Buyers might be able to figure out what’s driving performance—scammy websites or legitimately good inventory—if the process was more transparent, sources said.
YouTube does provide buyers with a list of where all websites run, but the list includes thousands of domains that are difficult to parse through, and which brand safety vendors usually don’t evaluate, sources said. And there’s less transparency into the ad’s placement, whether in-stream or out-stream, sound on or sound off.
Duplicating buys and media wastage
With the lack of transparency inherent to buying third-party inventory via YouTube, some buyers have always avoided GVP.
“We’ve always had a hypothesis that it’s better to buy open exchange video inventory through programmatic than using GVP,” said George Tarnopolsky, vp of programmatic at Good Apple. “YouTube is treated like a direct publisher.”

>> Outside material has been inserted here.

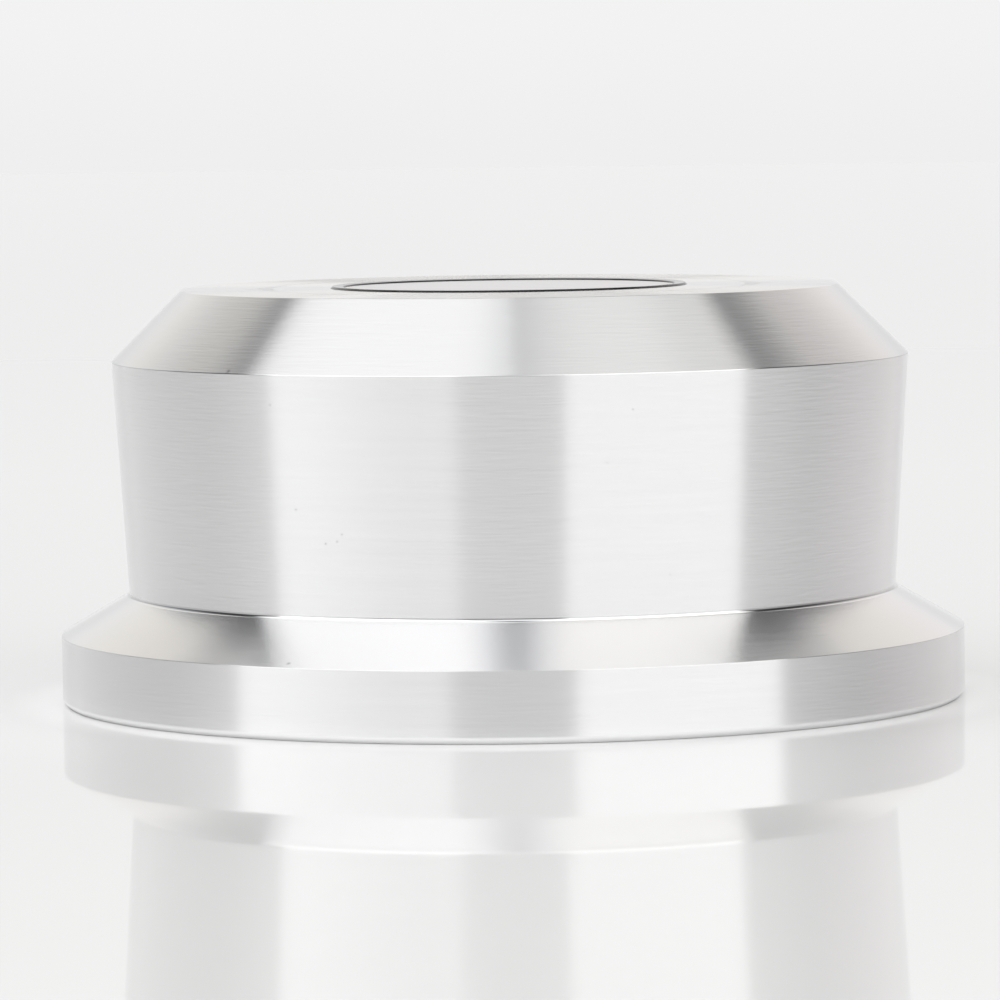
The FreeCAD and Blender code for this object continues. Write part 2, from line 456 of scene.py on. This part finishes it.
def make_weight_body():
    """The turned weight, from the drilled end of its bore round to the seat of the disc."""
    edge_top = body_bottom + EDGE_HEIGHT
    drum_top = body_top - BEVEL_HEIGHT
    top_radius = DRUM_RADIUS - BEVEL_HEIGHT / math.tan(math.radians(BEVEL_ANGLE))
    cone_slope = math.tan(math.radians(CONE_ANGLE))
    wall_slope = math.tan(math.radians(DRUM_TAPER))
    cone_apex = edge_top + body_radius * cone_slope
    foot_radius = (DRUM_RADIUS - wall_slope * (drum_top - cone_apex)) / (1 + wall_slope * cone_slope)
    foot_height = cone_apex - foot_radius * cone_slope
    ring_seat = ring_outside + RING_FIT
    disc_seat = disc_radius + DISC_FIT
    recess = pad_radius + PAD_FIT
    bore_mouth = pad_top + BORE_LEAD
    bore_end = pad_top + BORE_DEPTH
    bore_tip = bore_end + BORE_RADIUS / math.tan(math.radians(DRILL_ANGLE))
    edges = [
        Edge(0, bore_tip, 0, UNDERSIDE),
        Edge(BORE_RADIUS, bore_end, CRISP_EDGE, UNDERSIDE),
        Edge(BORE_RADIUS, bore_mouth, CRISP_EDGE, UNDERSIDE),
        Edge(BORE_RADIUS + BORE_LEAD, pad_top, CRISP_EDGE, UNDERSIDE),
        Edge(recess, pad_top, CRISP_EDGE, UNDERSIDE),
        Edge(recess, body_bottom, CRISP_EDGE, UNDERSIDE),
        Edge(body_radius - BASE_CHAMFER, body_bottom, CRISP_EDGE, FLANGE),
        Edge(body_radius, body_bottom + BASE_CHAMFER, BASE_BLEND, FLANGE),
        Edge(body_radius, edge_top, CRISP_EDGE, CONE),
        Edge(foot_radius, foot_height, TOOL_NOSE, WALL, NOSE),
        Edge(DRUM_RADIUS, drum_top, BROKEN_EDGE, BEVEL, NOSE),
        Edge(top_radius, body_top, BROKEN_EDGE, FACE, NOSE),
        Edge(ring_seat, body_top, RING_SHOULDER_EDGE, FACE),
        Edge(ring_seat, ring_bottom, CRISP_EDGE, FACE),
        Edge(disc_seat, ring_bottom, CRISP_EDGE, FACE),
        Edge(disc_seat, disc_bottom, CRISP_EDGE, FACE),
        Edge(0, disc_bottom, 0, UNDERSIDE),
    ]
    cone_foot = Vector((body_radius, edge_top))
    drum_head = Vector((DRUM_RADIUS, drum_top))
    cone_nicks = nicks_on_face(CONE_NICKS, cone_foot, CONE_SLOPE)
    drum_nicks = nicks_on_face(DRUM_NICKS, drum_head, 90.0 - DRUM_TAPER)
    bevel_nicks = nicks_on_face(BEVEL_NICKS, drum_head, BEVEL_SLOPE)
    bright = (0.91, 0.91, 0.915, 1.0)
    plain = (0.86, 0.86, 0.87, 1.0)
    finishes = [
        turned_metal("turned_flange", bright, slope=90.0, line_depth=0.0092),
        turned_metal("polished_cone", bright, slope=CONE_SLOPE, line_depth=0.012, line_shade=0.02,
                     roughness=0.2, nicks=cone_nicks),
        turned_metal("burnished_nose", bright, slope=90.0, line_depth=0.001, roughness=0.1, anisotropy=0.0),
        turned_metal("turned_wall", bright, slope=90.0, line_depth=0.0155, nicks=drum_nicks),
        turned_metal("turned_bevel", bright, slope=BEVEL_SLOPE, line_depth=0.017, line_pitch=0.18,
                     line_shade=0.05, nicks=bevel_nicks),
        turned_metal("faced_top", bright, slope=0.0, line_depth=0.0014),
        turned_metal("bored_underside", plain, slope=45.0, line_depth=0.006, line_pitch=0.4,
                     roughness=0.42, anisotropy=0.9),
    ]
    return turned_piece("weight", edges, finishes)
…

Most buyers are already buying open web video inventory, and if GVP is taking up a greater chunk of YouTube buys than a brand anticipated, these efforts could be duplicative.
“You can buy the same exact inventory in DV360,” one media buyer said, referring to the Google-owned demand-side platform. “You’re doubling up where you only want YouTube.”
At least one media buyer is holding onto some GVP inventory in their buys to see if Google makes changes to inventory quality behind the scenes.
“The pressure is on Google to clean up that supply,” the buyer said. “Those that are opting out are doing it out of caution and wanting to hold Google’s feet to the fire.”